Aussi, les 5 langages sont souvent utilisés pour réfléchir la compatibilité entre deux personnes. Ils font même partie des informations à fournir au moment de se créer un profil sur certaines applications de rencontre. L’affaire, c’est que la compatibilité, n’est pas quelque chose de quantifiable ou de mesurable si facilement. À long terme, ce qui fait qu’une relation fonctionne, c’est beaucoup plus la communication et l’écoute que la concordance entre deux love languages.
Finalement, je te recommande l’article 6 Problems With The Love Languages, From A Couples Therapist rédigé par une personne plus qualifiée que moi (et Gary) et vulgarisant à merveille d’autres angles morts négligés dans The Five Love Languages.

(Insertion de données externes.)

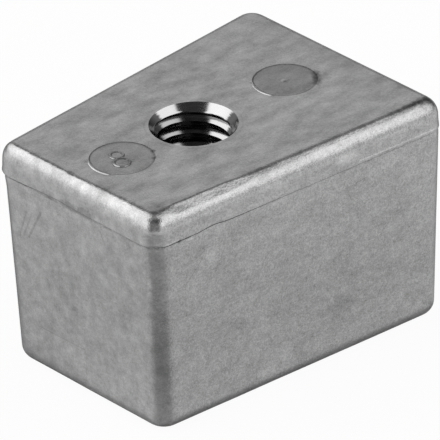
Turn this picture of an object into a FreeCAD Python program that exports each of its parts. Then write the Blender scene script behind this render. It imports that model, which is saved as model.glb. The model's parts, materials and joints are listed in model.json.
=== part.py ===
import FreeCAD, Part
import math
import os

# Sacrificial anode: one die-cast block with a tapped hole in its mounting face.
# Millimetres. The origin is the middle of the resting face, +X runs from the narrow
# end to the wide end, and +Z points out of the mounting face.

# Plan of the block where the two mould halves met, corners taken as sharp
block_length = 33.8
narrow_width = 21.0
wide_width = 26.1

# Heights
block_height = 22.4
band_height = 2.8  # from the parting line up to the mounting face

# Mould
body_draft_deg = 1.6  # taper of the sides below the parting line
band_draft_deg = 1.0  # taper of the sides above it
parting_step = 0.09  # how far the band stands out all round at the parting line
mismatch_x = 0.06  # how far the lower half of the mould sat off the upper one
mismatch_y = -0.06

# Rounded edges
corner_radius = 2.0  # the four upright corners
mounting_edge_radius = 1.7
resting_edge_radius = 1.4

# Tapped hole, given by its bore: the turns of the thread are finer than this model
hole_from_narrow_end = 14.65
bore_diameter = 6.7  # minor diameter of an M8 x 1.25 thread
bore_depth = 15.0  # from the mounting face to the end of the straight wall
drill_point_deg = 118.0
chamfer_rim_diameter = 8.1
chamfer_deg = 90.0  # full angle of the countersink

# Round marks that two ejector pins left in the mounting face
pin_mark_diameter = 6.0
pin_mark_depth = 0.15
first_mark_to_hole = 8.6  # on the narrow side of the hole
second_mark_to_hole = 11.2  # on the wide side
pip_base_diameter = 0.5  # small nub in the middle of the second mark
pip_top_diameter = 0.25
pip_height = 0.12

# Sizes that follow from these
body_height = block_height - band_height
flare = (wide_width - narrow_width) / 2 / block_length  # slope of the long sides in plan
hole_x = hole_from_narrow_end - block_length / 2
first_mark_x = hole_x - first_mark_to_hole
second_mark_x = hole_x + second_mark_to_hole


def point(x, y, z):
    return FreeCAD.Vector(x, y, z)


def plan_corners(inset, shift_x, shift_y, z):
    """Corners of the plan's trapezoid at height z, with every side moved in by inset."""
    side_loss = inset * math.hypot(1, flare)
    half_length = block_length / 2 - inset
    half_narrow = narrow_width / 2 + inset * flare - side_loss
    half_wide = wide_width / 2 - inset * flare - side_loss
    corners = [
        (-half_length, -half_narrow),
        (half_length, -half_wide),
        (half_length, half_wide),
        (-half_length, half_narrow),
    ]
    return [point(x + shift_x, y + shift_y, z) for x, y in corners]


def flat_face(corners):
    """Flat face with straight edges through the corners."""
    return Part.Face(Part.makePolygon(corners + corners[:1]))


def sharp_block(lower, upper):
    """Block with flat sides that rise from the lower corners to the upper ones."""
    faces = [flat_face(lower[::-1]), flat_face(upper)]
    for index in range(len(lower)):
        before = index - 1
        faces.append(flat_face([lower[before], lower[index], upper[index], upper[before]]))
    return Part.makeSolid(Part.makeShell(faces))


def upright_edges(solid):
    """Edges that join the two outlines of a tapered block."""
    found = []
    for edge in solid.Edges:
        rise = abs(edge.Vertexes[0].Z - edge.Vertexes[-1].Z)
        if rise > edge.Length / 2:
            found.append(edge)
    return found


def edges_at_height(solid, z):
    """Edges that lie in the level plane at height z."""
    reach = block_height * 1e-4
    found = []
    for edge in solid.Edges:
        box = edge.BoundBox
        if abs(box.ZMin - z) < reach and abs(box.ZMax - z) < reach:
            found.append(edge)
    return found


def tapered_block(lower, upper, rounded_z, edge_radius):
    """Sharp block with its upright corners rounded first, then one level edge."""
    block = sharp_block(lower, upper)
    block = block.makeFillet(corner_radius, upright_edges(block))
    return block.makeFillet(edge_radius, edges_at_height(block, rounded_z))


def lower_body():
    """The deep half of the casting, from the resting face up to the parting line."""
    taper = body_height * math.tan(math.radians(body_draft_deg))
    bottom = plan_corners(parting_step + taper, mismatch_x, mismatch_y, 0)
    top = plan_corners(parting_step, mismatch_x, mismatch_y, body_height)
    return tapered_block(bottom, top, 0, resting_edge_radius)


def upper_band():
    """The shallow half, from the parting line up to the mounting face."""
    taper = band_height * math.tan(math.radians(band_draft_deg))
    bottom = plan_corners(0, 0, 0, body_height)
    top = plan_corners(taper, 0, 0, block_height)
    return tapered_block(bottom, top, block_height, mounting_edge_radius)


def tapped_hole():
    """Countersink, straight bore and drill point, turned about the hole's axis."""
    bore_radius = bore_diameter / 2
    rim_radius = chamfer_rim_diameter / 2
    chamfer_depth = (rim_radius - bore_radius) / math.tan(math.radians(chamfer_deg / 2))
    point_length = bore_radius / math.tan(math.radians(drill_point_deg / 2))
    overshoot = chamfer_depth  # the cutter starts this far above the mounting face
    over_radius = rim_radius + overshoot * math.tan(math.radians(chamfer_deg / 2))
    bore_end = block_height - bore_depth
    profile = [
        point(0, 0, bore_end - point_length),
        point(bore_radius, 0, bore_end),
        point(bore_radius, 0, block_height - chamfer_depth),
        point(over_radius, 0, block_height + overshoot),
        point(0, 0, block_height + overshoot),
    ]
    face = Part.Face(Part.makePolygon(profile + profile[:1]))
    cutter = face.revolve(point(0, 0, 0), point(0, 0, 1), 360)
    cutter.translate(point(hole_x, 0, 0))
    return cutter


def pin_mark(x):
    """Cutter for a shallow round recess, which stands out above the face by its depth."""
    floor = point(x, 0, block_height - pin_mark_depth)
    return Part.makeCylinder(pin_mark_diameter / 2, pin_mark_depth * 2, floor)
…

Queering the Five Love Languages
At the end of the day, il est possible que la théorie de Gary t’aide à communiquer de façon efficace avec tes partenaires et à mettre en mots tes attentes. Si c’est le cas, tu n’as pas de raison de te mettre à la bouder.
Je pense aussi que c’est possible d’en prendre et d’en laisser. Même si le livre de Gary semble imprégné d’un agenda politique qui te représente plus ou moins, ça ne veut pas dire qu’il n’y a rien à faire avec ça. Pour reprendre les mots de Trystan Reese : “Good ideas can come from problematic places”.
Cessons simplement de faire de Gary le gourou des relations sérieuses et de traiter son livre comme autre chose qu’un livre de croissance personnelle partiellement calqué sur la Bible, et ça devrait bien se passer.